This is my first article in what I hope will become a series: four paragraph summaries of academic papers. The Ambidextrous Organization is an HBR paper by Charles A. O’Reilly III and Michael L. Tushman. It describes the conflict organizations face between capitalizing on traditional sources of revenue, and exploring opportunities for new, radical innovation.
Shifting industry structures, definitions, and offerings are no easy thing to cope with: yet they are constant challenges to companies. However, merely being aware of these changes and desiring to copy or even out-do them is not enough. O’Reilly and Tushman argue that traditional cross-functional teams or innovation groups do not adequately provide the combination of flexibility and resource sharing required to achieve radical innovation from within a structured corporation.
Instead, they point to “ambidextrous organizations”, ones where the team innovating or exploring new opportunities is separated from the core of the firm, but still tightly integrated with upper-level management. It’s stated that ambidextrous organizations are not as susceptible to detrimental inter-team competition as cross-functional or unsupported teams are, since they work under the same management as those teams working on the company’s traditional offerings. Uniquely, they also offer the ability to break away from the organization’s traditional constraints in culture, processes, and structure – thus their ability to innovate into what the company does not yet offer.

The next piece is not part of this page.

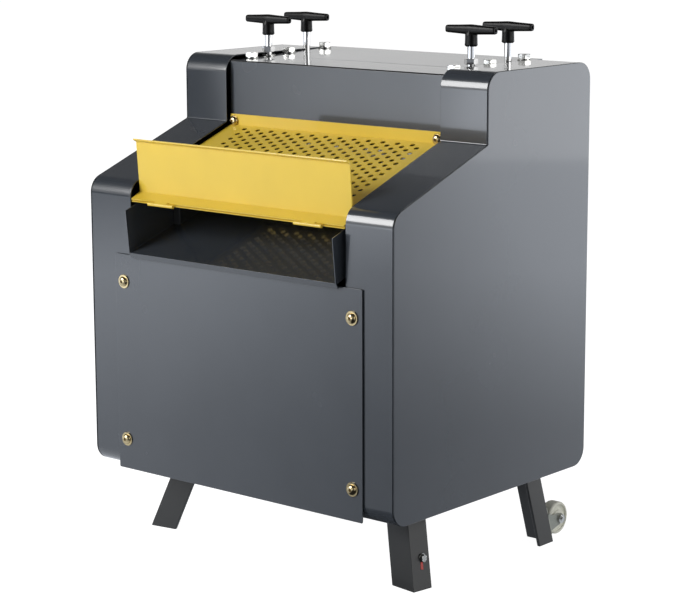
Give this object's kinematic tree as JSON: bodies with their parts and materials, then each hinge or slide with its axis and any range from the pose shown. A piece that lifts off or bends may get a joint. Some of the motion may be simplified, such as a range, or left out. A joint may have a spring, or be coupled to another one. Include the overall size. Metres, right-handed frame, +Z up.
{
  "type": "cable stripping machine",
  "caption": "Free-standing machine that feeds cable between grooved rollers and disc blades to slit its sheath, with a guard, flap and outlet chute.",
  "frame": {"origin": "on the floor, under the middle of the machine's box", "axes": "+Z up; -Y is the outlet side with the guard, flap and chute; +X is the belt side"},
  "size_m": [0.56, 0.5012, 0.7523],
  "materials": {
    "grey_enamel": "glossy dark grey stoving enamel on sheet steel",
    "dark_enamel": "satin near-black enamel",
    "leg_enamel": "satin dark grey enamel on angle iron",
    "yellow_enamel": "semi-gloss signal yellow enamel",
    "cast_iron": "dull grey cast and milled",
    "machined_steel": "turned and ground",
    "zinc": "bright zinc plate",
    "yellow_zinc": "yellow passivated zinc plate",
    "black_plastic": "moulded black phenolic",
    "caster_plastic": "moulded ivory nylon",
    "belt_rubber": "fabric-wrapped rubber",
    "motor_enamel": "grey-blue enamel on a cast body",
    "green_plastic": "glossy moulded green",
    "red_plastic": "glossy moulded red"
  },
  "bodies": {
    "frame": {"left_cover": "grey_enamel", "left_frame_plate": "cast_iron", "front_left_leg": "leg_enamel", "rear_left_leg": "leg_enamel", "left_caster_bracket": "zinc", "left_flap_hinge": "yellow_enamel", "left_panel_bolt_1": "yellow_zinc", "left_panel_bolt_2": "yellow_zinc", "right_cover": "grey_enamel", "right_frame_plate": "cast_iron", "front_right_leg": "leg_enamel", "rear_right_leg": "leg_enamel", "right_caster_bracket": "zinc", "right_flap_hinge": "yellow_enamel", "right_panel_bolt_1": "yellow_zinc", "right_panel_bolt_2": "yellow_zinc", "top_plate": "grey_enamel", "upper_front_panel": "grey_enamel", "front_access_panel": "grey_enamel", "base_plate": "grey_enamel", "inlet_guide_plate": "grey_enamel", "rear_panel": "grey_enamel", "perforated_guard": "yellow_enamel", "outlet_chute": "dark_enamel", "drive_belt": "belt_rubber", "motor": "motor_enamel", "switch_box": "black_plastic", "power_inlet_gland": "black_plastic"},
    "flap": {"outlet_flap": "yellow_enamel"},
    "feed_carriage": {"feed_left_bearing_block": "machined_steel", "feed_right_bearing_block": "machined_steel"},
    "blade_carriage": {"blade_left_bearing_block": "machined_steel", "blade_right_bearing_block": "machined_steel"},
    "upper_feed_shaft": {"upper_feed_roller": "machined_steel", "upper_feed_gear": "cast_iron"},
    "blade_assembly": {"blade_shaft": "machined_steel", "blade_shaft_gear": "cast_iron", "cutting_blade_1": "machined_steel", "cutting_blade_2": "machined_steel", "cutting_blade_3": "machined_steel", "cutting_blade_4": "machined_steel", "cutting_blade_5": "machined_steel"},
    "lower_feed_shaft": {"lower_feed_roller": "machined_steel", "lower_feed_gear": "cast_iron"},
    "lower_cutting_shaft": {"lower_cutting_roller": "machined_steel", "lower_cutting_gear": "cast_iron"},
    "idler": {"main_gear": "cast_iron"},
    "drive_shaft": {"pinion_shaft": "machined_steel", "driven_pulley": "cast_iron"},
    "motor_rotor": {"motor_pulley": "cast_iron"},
    "start_key": {"start_button": "green_plastic"},
    "stop_key": {"stop_button": "red_plastic"},
    "left_caster": {"left_caster_wheel": "caster_plastic"},
    "left_nut": {"left_lock_nut": "zinc"},
    "blade_left_screw": {"blade_left_adjusting_screw": "black_plastic"},
    "feed_left_screw": {"feed_left_adjusting_screw": "black_plastic"},
    "right_caster": {"right_caster_wheel": "caster_plastic"},
    "right_nut": {"right_lock_nut": "zinc"},
    "blade_right_screw": {"blade_right_adjusting_screw": "black_plastic"},
    "feed_right_screw": {"feed_right_adjusting_screw": "black_plastic"}
  },
  "joints": [
    {"name": "flap_hinge", "type": "hinge", "parent": "frame", "child": "flap", "pos_m": [0, -0.2351, 0.5031], "axis": [1, 0, 0], "range_deg": [0, 178]},
    {"name": "drive_shaft_spin", "type": "hinge", "parent": "frame", "child": "drive_shaft", "pos_m": [0, 0.00726, 0.32461], "axis": [1, 0, 0], "continuous": true},
    {"name": "motor_spin", "type": "hinge", "parent": "frame", "child": "motor_rotor", "pos_m": [0, -0.07242, 0.20792], "axis": [1, 0, 0], "continuous": true},
    {"name": "idler_spin", "type": "hinge", "parent": "frame", "child": "idler", "pos_m": [0, 0.09245, 0.38426], "axis": [1, 0, 0], "continuous": true},
    {"name": "lower_feed_spin", "type": "hinge", "parent": "frame", "child": "lower_feed_shaft", "pos_m": [0, 0.13545, 0.492], "axis": [1, 0, 0], "continuous": true},
    {"name": "lower_cutting_spin", "type": "hinge", "parent": "frame", "child": "lower_cutting_shaft", "pos_m": [0, 0.04945, 0.492], "axis": [1, 0, 0], "continuous": true},
    {"name": "feed_lift", "type": "slide", "parent": "frame", "child": "feed_carriage", "axis": [0, 0, 1], "range_m": [0, 0.006]},
    {"name": "blade_lift", "type": "slide", "parent": "frame", "child": "blade_carriage", "axis": [0, 0, 1], "range_m": [0, 0.006]},
    {"name": "upper_feed_spin", "type": "hinge", "parent": "feed_carriage", "child": "upper_feed_shaft", "pos_m": [0, 0.13545, 0.564], "axis": [1, 0, 0], "continuous": true},
    {"name": "blade_spin", "type": "hinge", "parent": "blade_carriage", "child": "blade_assembly", "pos_m": [0, 0.04945, 0.564], "axis": [1, 0, 0], "continuous": true},
    {"name": "feed_left_screw_turn", "type": "hinge", "parent": "feed_carriage", "child": "feed_left_screw", "pos_m": [-0.1883, 0.13545, 0.712], "axis": [0, 0, 1], "range_deg": [0, 1441]},
    {"name": "feed_right_screw_turn", "type": "hinge", "parent": "feed_carriage", "child": "feed_right_screw", "pos_m": [0.1883, 0.13545, 0.712], "axis": [0, 0, 1], "range_deg": [0, 1441]},
    {"name": "blade_left_screw_turn", "type": "hinge", "parent": "blade_carriage", "child": "blade_left_screw", "pos_m": [-0.1883, 0.04945, 0.712], "axis": [0, 0, 1], "range_deg": [0, 1441]},
    {"name": "blade_right_screw_turn", "type": "hinge", "parent": "blade_carriage", "child": "blade_right_screw", "pos_m": [0.1883, 0.04945, 0.712], "axis": [0, 0, 1], "range_deg": [0, 1441]},
    {"name": "left_lock_nut_turn", "type": "hinge", "parent": "blade_left_screw", "child": "left_nut", "pos_m": [-0.1883, 0.04945, 0.7015], "axis": [0, 0, 1], "range_deg": [0, 360]},
    {"name": "left_caster_roll", "type": "hinge", "parent": "frame", "child": "left_caster", "pos_m": [-0.238, 0.19275, 0.026], "axis": [1, 0, 0], "continuous": true},
    {"name": "right_lock_nut_turn", "type": "hinge", "parent": "blade_right_screw", "child": "right_nut", "pos_m": [0.1883, 0.04945, 0.7015], "axis": [0, 0, 1], "range_deg": [0, 360]},
    {"name": "right_caster_roll", "type": "hinge", "parent": "frame", "child": "right_caster", "pos_m": [0.238, 0.19275, 0.026], "axis": [1, 0, 0], "continuous": true},
    {"name": "start_press", "type": "slide", "parent": "frame", "child": "start_key", "axis": [0, -1, 0], "range_m": [0, 0.003], "stiffness_N_per_m": 400, "springref_m": -0.002},
    {"name": "stop_press", "type": "slide", "parent": "frame", "child": "stop_key", "axis": [0, -1, 0], "range_m": [0, 0.003], "stiffness_N_per_m": 400, "springref_m": -0.002}
  ],
  "couplings": [
    {"joint": "motor_spin", "follows": "drive_shaft_spin", "ratio": 4},
    {"joint": "idler_spin", "follows": "drive_shaft_spin", "ratio": -0.3},
    {"joint": "lower_feed_spin", "follows": "drive_shaft_spin", "ratio": 0.66667},
    {"joint": "lower_cutting_spin", "follows": "drive_shaft_spin", "ratio": 0.66667},
    {"joint": "upper_feed_spin", "follows": "drive_shaft_spin", "ratio": -0.66667},
    {"joint": "blade_spin", "follows": "drive_shaft_spin", "ratio": -0.66667},
    {"joint": "feed_left_screw_turn", "follows": "feed_lift", "rad_per_m": 4188.8},
    {"joint": "feed_right_screw_turn", "follows": "feed_lift", "rad_per_m": 4188.8},
    {"joint": "blade_left_screw_turn", "follows": "blade_lift", "rad_per_m": 4188.8},
    {"joint": "blade_right_screw_turn", "follows": "blade_lift", "rad_per_m": 4188.8}
  ]
}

The authors offer an example: In the mid-1980s, contact lens producer Ciba Vision faced competition from Johnson & Johnson’s disposable contact lenses. In trying to out-innovate J&J, Ciba President Glenn Bradley oversaw the formation of two separate but integrated structures: the conventional contacts team focused on operational efficiency stayed in Atlanta; the teams focused on innovation worked out of Germany. Each team had the freedom to implement its own HR, development, and production strategies. In order to achieve sharing of resources and centralization around one goal however, all innovation-focused teams reported to the VP of R&D who was a liaison between internal stakeholders. In tremendously simplistic terms, the strategy worked deftly.
The Ambidextrous Organization is that which can balance a focus on its traditional money-making offerings, while also pushing new boundaries and developing innovations. In the authors’ words, they exploit the old and explore the new. The key to their success is to form “organizationally distinct units that are tightly integrated at the senior executive level.”